### TASK INPUT ###
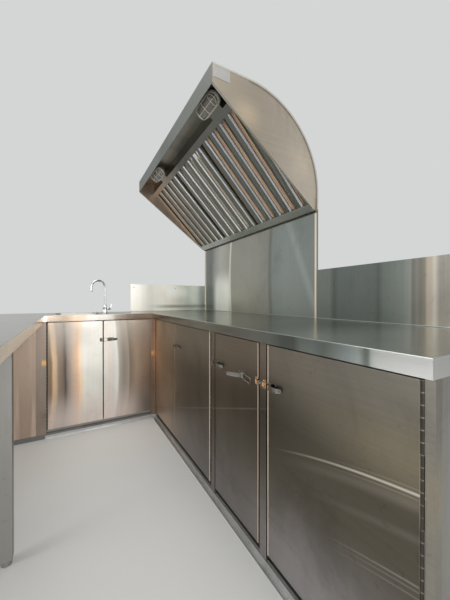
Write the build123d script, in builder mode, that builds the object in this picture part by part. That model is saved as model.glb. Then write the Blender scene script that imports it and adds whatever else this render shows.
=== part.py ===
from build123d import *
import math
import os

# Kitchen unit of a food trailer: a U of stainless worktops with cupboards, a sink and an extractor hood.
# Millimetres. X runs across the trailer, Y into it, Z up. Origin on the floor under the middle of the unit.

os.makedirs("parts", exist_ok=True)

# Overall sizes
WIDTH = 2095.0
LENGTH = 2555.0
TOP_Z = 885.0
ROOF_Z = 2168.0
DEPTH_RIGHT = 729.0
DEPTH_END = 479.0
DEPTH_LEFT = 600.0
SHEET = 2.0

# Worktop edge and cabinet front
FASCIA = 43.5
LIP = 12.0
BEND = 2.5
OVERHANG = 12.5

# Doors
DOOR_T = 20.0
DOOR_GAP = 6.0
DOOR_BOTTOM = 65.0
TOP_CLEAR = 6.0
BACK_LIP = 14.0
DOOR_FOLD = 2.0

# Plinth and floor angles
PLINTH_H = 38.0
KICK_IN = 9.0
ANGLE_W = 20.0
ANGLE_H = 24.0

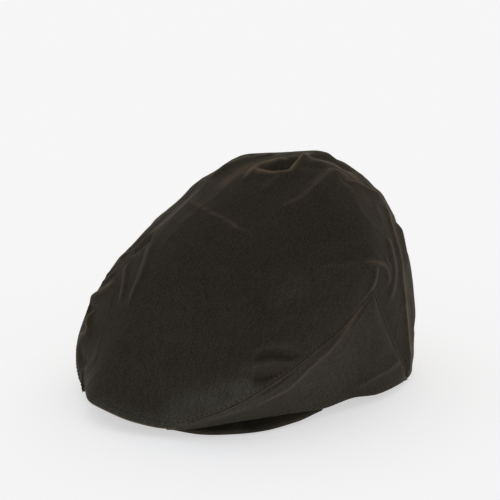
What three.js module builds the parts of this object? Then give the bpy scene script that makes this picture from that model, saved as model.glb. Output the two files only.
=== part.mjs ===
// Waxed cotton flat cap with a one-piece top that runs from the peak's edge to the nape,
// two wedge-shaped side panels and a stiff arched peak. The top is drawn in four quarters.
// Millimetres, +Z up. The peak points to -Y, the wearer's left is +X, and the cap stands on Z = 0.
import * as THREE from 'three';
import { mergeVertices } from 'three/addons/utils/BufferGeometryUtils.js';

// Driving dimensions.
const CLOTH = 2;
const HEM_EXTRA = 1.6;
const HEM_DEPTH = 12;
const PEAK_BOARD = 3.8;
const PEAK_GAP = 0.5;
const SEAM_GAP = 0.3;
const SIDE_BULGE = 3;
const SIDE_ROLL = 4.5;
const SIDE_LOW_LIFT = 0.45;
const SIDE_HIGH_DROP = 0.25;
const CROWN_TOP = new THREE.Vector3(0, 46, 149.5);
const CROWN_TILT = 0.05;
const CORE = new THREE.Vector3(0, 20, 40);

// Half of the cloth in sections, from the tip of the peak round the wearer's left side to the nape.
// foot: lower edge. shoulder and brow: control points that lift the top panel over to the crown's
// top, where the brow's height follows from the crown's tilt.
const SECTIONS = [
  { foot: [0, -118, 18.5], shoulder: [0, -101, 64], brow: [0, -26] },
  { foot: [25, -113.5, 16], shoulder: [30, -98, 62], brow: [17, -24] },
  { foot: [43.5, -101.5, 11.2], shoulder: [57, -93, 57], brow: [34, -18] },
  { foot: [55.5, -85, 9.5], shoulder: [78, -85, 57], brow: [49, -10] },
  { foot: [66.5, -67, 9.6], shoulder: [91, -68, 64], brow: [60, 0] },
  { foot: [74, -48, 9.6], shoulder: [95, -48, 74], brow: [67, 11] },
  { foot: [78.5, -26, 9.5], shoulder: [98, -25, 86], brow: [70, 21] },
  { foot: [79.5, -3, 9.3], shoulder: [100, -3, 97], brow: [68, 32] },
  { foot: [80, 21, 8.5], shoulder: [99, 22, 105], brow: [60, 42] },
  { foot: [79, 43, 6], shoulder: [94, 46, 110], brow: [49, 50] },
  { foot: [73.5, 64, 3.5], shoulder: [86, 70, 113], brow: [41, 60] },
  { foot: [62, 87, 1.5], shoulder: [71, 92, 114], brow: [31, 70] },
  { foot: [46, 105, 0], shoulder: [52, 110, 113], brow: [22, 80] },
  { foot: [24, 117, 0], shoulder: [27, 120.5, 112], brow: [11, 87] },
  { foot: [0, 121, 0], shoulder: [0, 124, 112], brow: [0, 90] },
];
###
#### EXERCISE BRIEF
Extract the lines of the preceding material that run from the line with "What three.js module" through the line with "const CORE = new THREE.Vector3(0, 20, 40);", inclusive, reproducing them exactly and adding nothing.

#### OUTPUT
What three.js module builds the parts of this object? Then give the bpy scene script that makes this picture from that model, saved as model.glb. Output the two files only.
=== part.mjs ===
// Waxed cotton flat cap with a one-piece top that runs from the peak's edge to the nape,
// two wedge-shaped side panels and a stiff arched peak. The top is drawn in four quarters.
// Millimetres, +Z up. The peak points to -Y, the wearer's left is +X, and the cap stands on Z = 0.
import * as THREE from 'three';
import { mergeVertices } from 'three/addons/utils/BufferGeometryUtils.js';

// Driving dimensions.
const CLOTH = 2;
const HEM_EXTRA = 1.6;
const HEM_DEPTH = 12;
const PEAK_BOARD = 3.8;
const PEAK_GAP = 0.5;
const SEAM_GAP = 0.3;
const SIDE_BULGE = 3;
const SIDE_ROLL = 4.5;
const SIDE_LOW_LIFT = 0.45;
const SIDE_HIGH_DROP = 0.25;
const CROWN_TOP = new THREE.Vector3(0, 46, 149.5);
const CROWN_TILT = 0.05;
const CORE = new THREE.Vector3(0, 20, 40);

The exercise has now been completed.